Filistin resmi haber ajansı WAFA'da yer alan haberde, İsrail'in, Gazze Şeridi'nin kuzeyinde yer alan Beyt Lahiya kentinde bir evi bombaladığı belirtildi. İsrail'in saldırısı sonucu en az 3 kişinin yaşamını yitirdiği aktarılan haberde, enkaza dönüşen evde aralarında kadın ve çocukların bulunduğu 12 kişinin de yaralandığı kaydedildi.
İsrail ordusunun Gazze'nin birçok bölgesinde saldırılarını sürdürdüğüne işaret edilen haberde, saldırılarda kuzeydeki Gazze ile güneydeki Refah kentinde birçok evin yerle bir olduğu vurgulandı.

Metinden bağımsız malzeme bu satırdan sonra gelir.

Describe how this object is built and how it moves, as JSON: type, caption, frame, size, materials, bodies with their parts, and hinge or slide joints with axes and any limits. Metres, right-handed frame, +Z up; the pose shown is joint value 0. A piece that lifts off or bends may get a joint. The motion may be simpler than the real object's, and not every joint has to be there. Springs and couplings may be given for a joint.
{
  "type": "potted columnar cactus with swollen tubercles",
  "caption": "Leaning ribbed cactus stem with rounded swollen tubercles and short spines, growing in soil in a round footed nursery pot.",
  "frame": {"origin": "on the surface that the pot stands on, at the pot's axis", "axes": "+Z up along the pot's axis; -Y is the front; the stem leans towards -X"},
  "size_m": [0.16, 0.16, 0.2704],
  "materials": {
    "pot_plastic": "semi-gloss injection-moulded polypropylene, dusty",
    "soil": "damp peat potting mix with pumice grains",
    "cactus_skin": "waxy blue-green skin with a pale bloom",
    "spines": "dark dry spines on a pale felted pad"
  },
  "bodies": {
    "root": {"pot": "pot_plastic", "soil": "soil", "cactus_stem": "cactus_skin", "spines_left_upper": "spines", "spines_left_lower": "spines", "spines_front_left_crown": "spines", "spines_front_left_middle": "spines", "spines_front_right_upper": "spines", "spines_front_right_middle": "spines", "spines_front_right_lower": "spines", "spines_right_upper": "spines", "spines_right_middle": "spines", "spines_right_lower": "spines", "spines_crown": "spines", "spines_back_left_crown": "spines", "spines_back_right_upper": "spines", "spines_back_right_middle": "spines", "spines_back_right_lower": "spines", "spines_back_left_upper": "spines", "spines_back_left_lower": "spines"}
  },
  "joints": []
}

Hamas'tan yapılan yazılı açıklamada, "Gazze Şeridi'ndeki canice saldırılar sonrası için Filistin halkının siyasi geleceğiyle ilgili İsrail hükümetinin ve ABD yönetiminin planları için "faşist İsrail hükümetinin başarısızlık ve hayal kırıklığı yolunu takip etmedeki ısrarı" şeklinde değerlendirildi.
Açıklamada, "Bu kötü niyetli planlar, Filistinlilerin kararlılığı ve iradesi karşısında uygulamaya konacak bir yol bulamayacak. Filistin halkının kaderi ve bu canice saldırıların yenilgiye uğratılmasından sonra Gazze Şeridi'nin geleceği, Filistin halkımız tarafından belirlenecek, başkası tarafından değil." ifadelerine yer verildi.
İsrail ordu radyosunun haberinde, "Scopus Dağı'ndaki (Cebel el-Meşarif) Ofrit Askeri Üssü yakınlarında büyük bir yangın çıktı. İtfaiye ekipleri yangını söndürmek için çalışıyor." ifadesi kullanıldı.
Haberde, kundaklama şüphesinin araştırıldığı belirtildi.
Öte yandan İsrail'e bağlı Kudüs'teki İtfaiye ve Kurtarma İdaresinden yapılan yazılı açıklamada, Ofrit Askeri Üssü'nün yanı sıra Kudüs İbrani Üniversitesinin de bulunduğu Scopus Dağı çevresindeki yangına müdahale edildiği bildirildi.